I woke up and cried, not knowing at first why. I went downstairs and as soon as I put the kettle on the phone rang. It was my Mum at work, telling me they needed me to come in to do some odd jobs. I actually cried for the next 15 minutes. I was trying to convince myself all day it was because I was tired and didn't want to go to work and maybe it was just hayfever...
I actually missed a baby that didn't exist, I felt like I'd lost him and I was all to blame. I am highly concerned for my own well-being and well write a story about this soon.
July 07, 2010
- Crawl into a large hole
- Crawl into that hole laden down with books
- Stay sober in that hole
- Take enough supplies to be so intoxicated I don't remember ever being in said hole.
April 28, 2010
I fear it is far too ambitous to try and write 4000 words of poetry, near enough from scratch, in about 3 weeks. However, it is marvellously self-indulgant and justifies afternoon trips to the pub for 'poetic' inspiration. Alas, my liver disagrees.
March 16, 2010
It may only be a small Warwick based arts issue, but I am having a poem published in Term 3 Week 1 in INK. It's on this blog somewhere, called Visiting the Hospital.
It's a fabulous oppurtunity, the campus is certainly in need of more arts based publications promoting new writing, poetry, prose and the general lamb stew of imagination we have steaming on the Warwick campus.

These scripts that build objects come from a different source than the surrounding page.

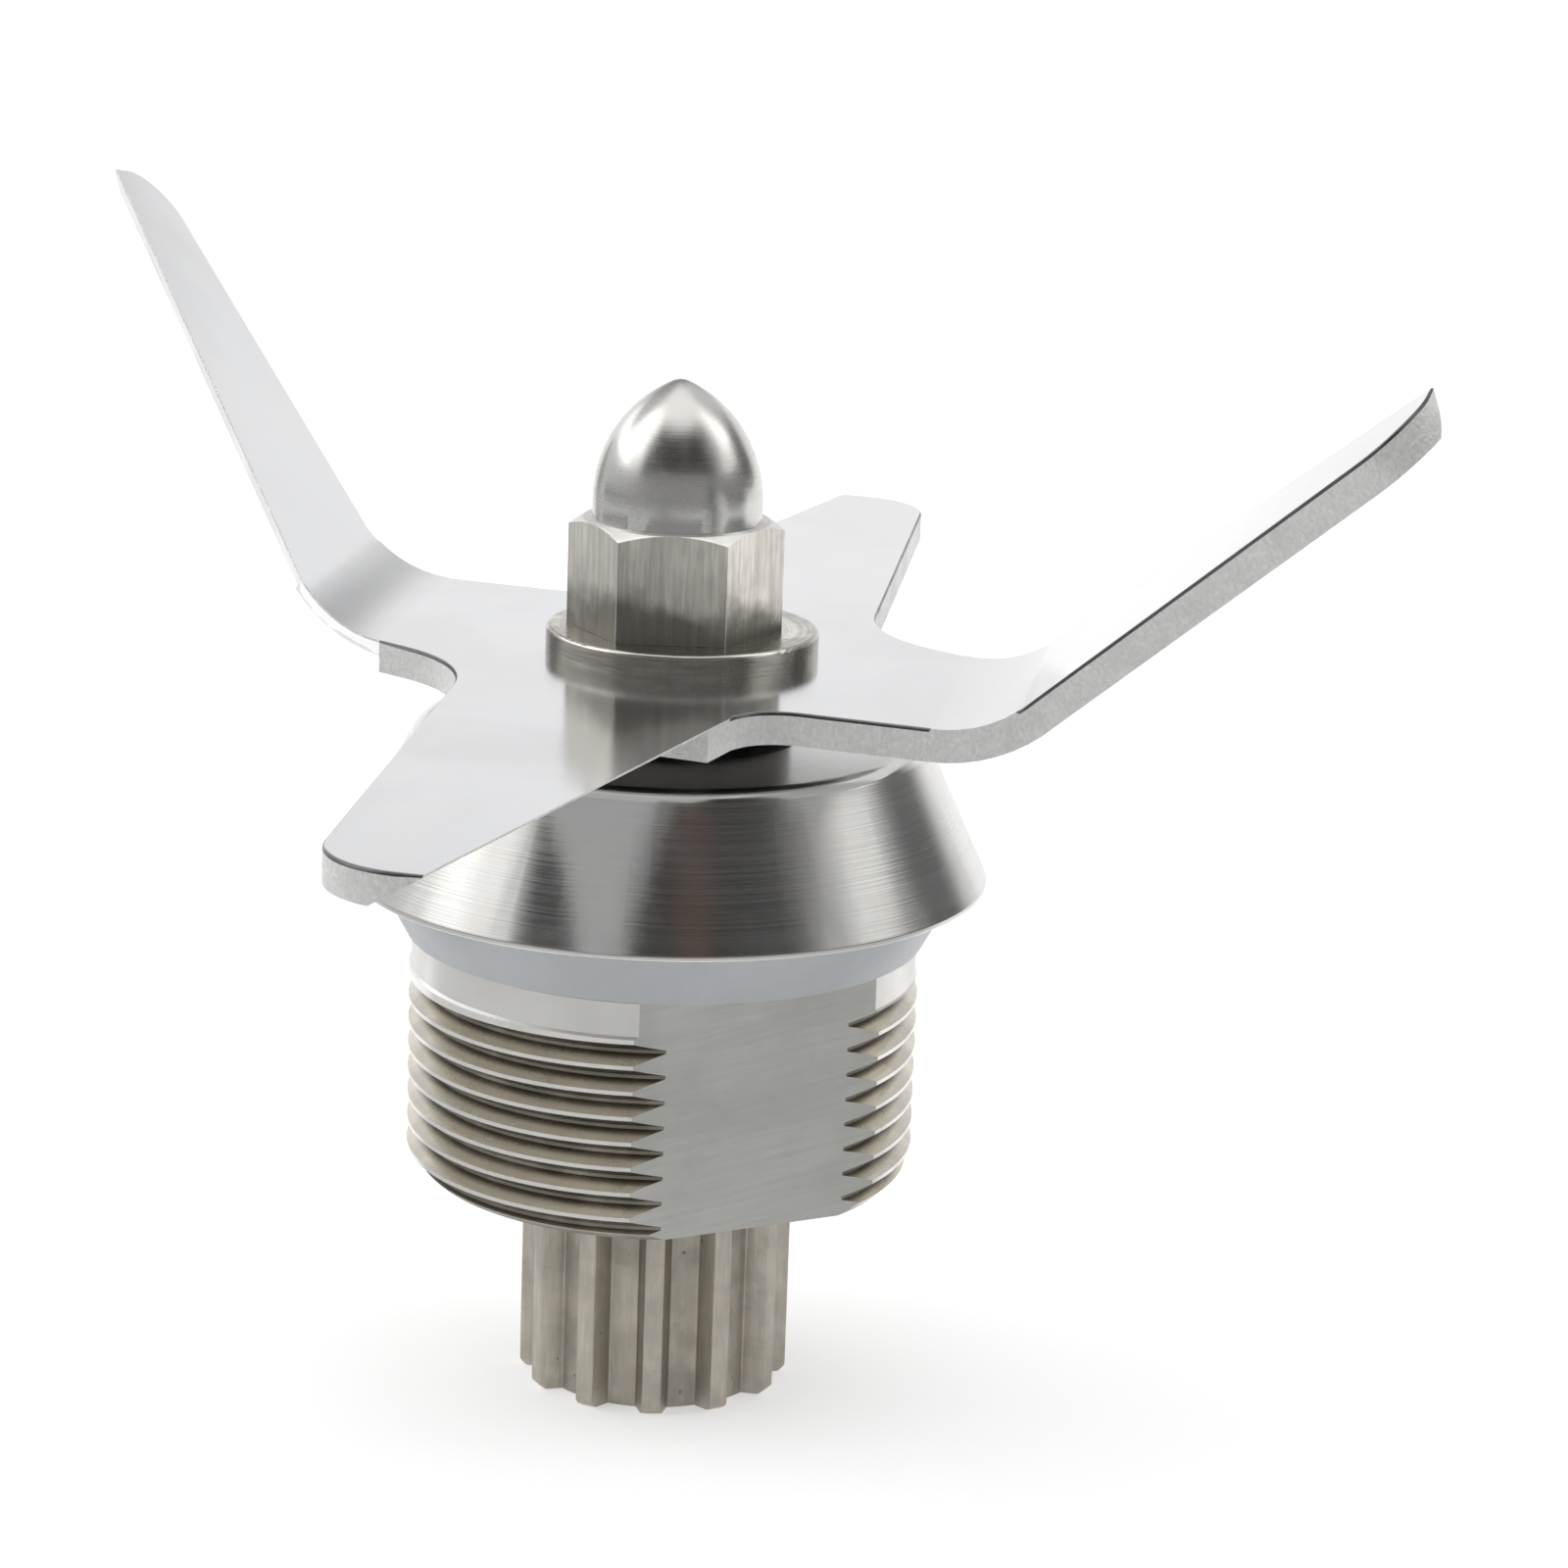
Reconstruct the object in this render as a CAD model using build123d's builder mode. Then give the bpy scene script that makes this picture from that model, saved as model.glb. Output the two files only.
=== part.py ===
"""Blade assembly for a jug blender: a threaded bearing housing with a four-armed blade.

Millimetres, +Z up. The origin is on the spin axis, at the lower end of the drive gear.
Leading means the side of a blade arm that cuts, which is counterclockwise seen from above.
"""
import os
from math import atan, cos, degrees, pi, radians, sin, sqrt, tan

from build123d import *

os.makedirs("parts", exist_ok=True)

# Fits between pieces, and how far a cut runs past the stock
press_clearance = 0.01
slip_clearance = 0.03
running_clearance = 0.05
cut_margin = 1.0

# Drive gear under the housing
gear_height = 12.8
gear_teeth = 12
gear_tip_radius = 8.0
gear_tooth_depth = 1.25
gear_tip_width = 1.1
gear_root_width = 2.2
gear_edge_chamfer = 0.35
gear_boss_radius = 5.8
shaft_end_recess = 1.2

# Shaft
shaft_radius = 4.0
shaft_chamfer = 0.5
drive_flat_distance = 3.55
drive_flat_recess = 0.12
stud_radius = 3.5
stud_length = 8.0

# Ball bearings, 8 x 22 x 7
bearing_radius = 11.0
bearing_width = 7.0
bearing_bottom = 16.6
bearing_spacing = 4.0
ball_radius = 1.984
ball_count = 7
race_play = 0.02
inner_ring_wall = 2.07
outer_ring_wall = 2.0
ring_chamfer = 0.3
shield_thickness = 0.35
shield_seat_depth = 0.6
shield_gap = 0.2
cage_wall = 1.4
cage_web = 0.45
cage_rise = 0.7
pocket_play = 0.08
spacer_wall = 1.4

# Retaining ring and shim under the lower bearing
retainer_thickness = 1.0
retainer_width = 1.5
retainer_lug_radius = 1.5
retainer_lug_angle = 8.0
retainer_gap_angle = 26.0
retainer_hole_radius = 0.6
groove_depth = 0.6
groove_play = 0.1
shim_thickness = 0.6
shim_width = 1.7

# Housing
body_radius = 15.0
body_bottom = 13.3
body_flat_distance = 12.87
body_flat_angle = -65.0
body_chamfer = 1.0
flange_radius = 18.75
flange_bottom = 31.1
flange_rim_height = 0.35
flange_rim_round = 0.27
cone_top_radius = 14.85
cone_top_round = 0.35
housing_top = 39.8
bore_entry_chamfer = 0.5

# Jar thread on the two rounded sides of the body, and the plain neck above it.
# The top groove meets the front flat at the start angle and height.
thread_pitch = 1.5
thread_root_radius = 14.08
thread_root_width = 0.2
thread_flank_angle = 30.0
thread_start_angle = -88.0
thread_start_height = 24.57
neck_bottom = 25.4
neck_depth = 0.15

# Gasket under the flange
gasket_height = 3.45
gasket_top_width = 2.07
gasket_lip = 0.2

# Lip seal in the top of the housing and the sleeve that it runs on
seal_outer_radius = 8.0
seal_height = 3.6
seal_case_wall = 0.9
seal_floor = 0.9
seal_lip_wall = 0.7
seal_lip_height = 2.6
sleeve_wall = 1.0
web_gap = 1.0
garter_wire_radius = 0.35

# Hub spacer between the sleeve and the blade
hub_radius = 7.0
hub_height = 2.5
hub_gap = 0.3
hub_chamfer = 0.3

# Blade sheet
blade_thickness = 1.85
bevel_width = 2.8
edge_land = 0.12
bevel_overrun = 8.0

# Flat blade arms
flat_arm_angle = 74.1
flat_arm_reach = 50.45
flat_lead_root = 9.8
flat_lead_tip = 2.5
flat_trail_root = 10.8
flat_trail_tip = 3.4
flat_tip_round = 5.2
flat_bevel_start = 18.0

# Bent blade arms, measured from the fold line along and across the arm
fold_angle = 170.3
fold_distance = 20.0
fold_slope = 45.3
fold_radius = 8.0
fold_steps = 6
bent_lead_root = 13.8
bent_lead_at_fold = 1.15
bent_trail_root = 11.9
bent_trail_before_fold = 15.0
bent_trail_after_fold = 17.0
bent_tip_rise = 31.5
bent_tip_sweep = 28.8
bent_tip_drop = 1.3
bent_tip_width = 5.9
bent_tip_round = 3.0

# Rounded notches between the arms
wide_notch_radius = 10.0
narrow_notch_radius = 3.0

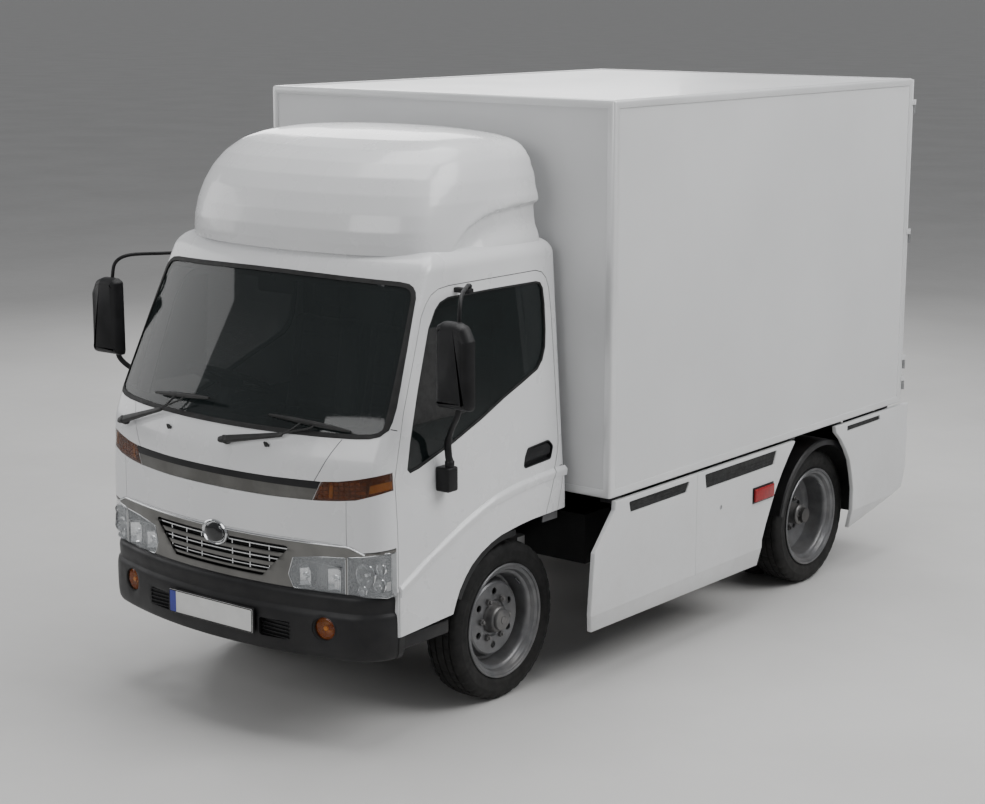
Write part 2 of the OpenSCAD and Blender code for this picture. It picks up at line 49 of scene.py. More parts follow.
def T(p):
    return (p[0] / 1000.0, (p[1] + OY) / 1000.0, p[2] / 1000.0)


def smooth(e0, e1, v):
    t = np.clip((v - e0) / (e1 - e0), 0, 1)
    return t * t * (3 - 2 * t)


# ---------------------------------------------------------------- materials
def new_mat(name):
    m = bpy.data.materials.new(name)
    m.use_nodes = True
    nt = m.node_tree
    b = nt.nodes["Principled BSDF"]
    return m, nt, b


def noise(nt, scale, detail=3.0, rough=0.5, stretch=None):
    n = nt.nodes.new("ShaderNodeTexNoise")
    n.inputs["Scale"].default_value = scale
    n.inputs["Detail"].default_value = detail
    n.inputs["Roughness"].default_value = rough
    tc = nt.nodes.new("ShaderNodeTexCoord")
    if stretch:
        mp = nt.nodes.new("ShaderNodeMapping")
        mp.inputs["Scale"].default_value = stretch
        nt.links.new(tc.outputs["Object"], mp.inputs["Vector"])
        nt.links.new(mp.outputs["Vector"], n.inputs["Vector"])
    else:
        nt.links.new(tc.outputs["Object"], n.inputs["Vector"])
    return n.outputs["Fac"]


def ramp(nt, fac, a, b, p0=0.35, p1=0.65):
    r = nt.nodes.new("ShaderNodeValToRGB")
    r.color_ramp.elements[0].position = p0
    r.color_ramp.elements[1].position = p1
    r.color_ramp.elements[0].color = (*a, 1) if len(a) == 3 else a
    r.color_ramp.elements[1].color = (*b, 1) if len(b) == 3 else b
    nt.links.new(fac, r.inputs["Fac"])
    return r.outputs["Color"]


def maprange(nt, fac, lo, hi, a=0.3, b=0.7):
    r = nt.nodes.new("ShaderNodeMapRange")
    r.inputs["From Min"].default_value = a
    r.inputs["From Max"].default_value = b
    r.inputs["To Min"].default_value = lo
    r.inputs["To Max"].default_value = hi
    nt.links.new(fac, r.inputs["Value"])
    return r.outputs["Result"]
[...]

Copies are 50p, I suggest everyone buys one to support our creative community as well as encouraging other such publications on campus.
(Also, I'm going to be in it, so of course you should buy a copy!)
March 07, 2010
A true friend stabs you in the front...
well that one felt like I was made to kneel with a bag over my head whilst you plunged a dagger into my kidneys.
February 27, 2010
I am itching to write this one poem that has haunted me for weeks. It's got it's claws into my shadow and I'm dragging it around with me when I shop for milk and take a shower. It's a jekyll on my back, a tumour on my soul. I shall take the scalpel and remove it before it becomes terminal.
February 23, 2010
Crunchy nut clusters
Tea with lots of sugar
Gavin and Stacey
Crosswords (the easy one, not those clever ones)
Making elaborate "CHANGE MY LIFE" plans and then only sticking to them for a day
Rearraging my room
Checking my online bank accounts in case I've accidentally been given money
And writing lists when I should be sleeping.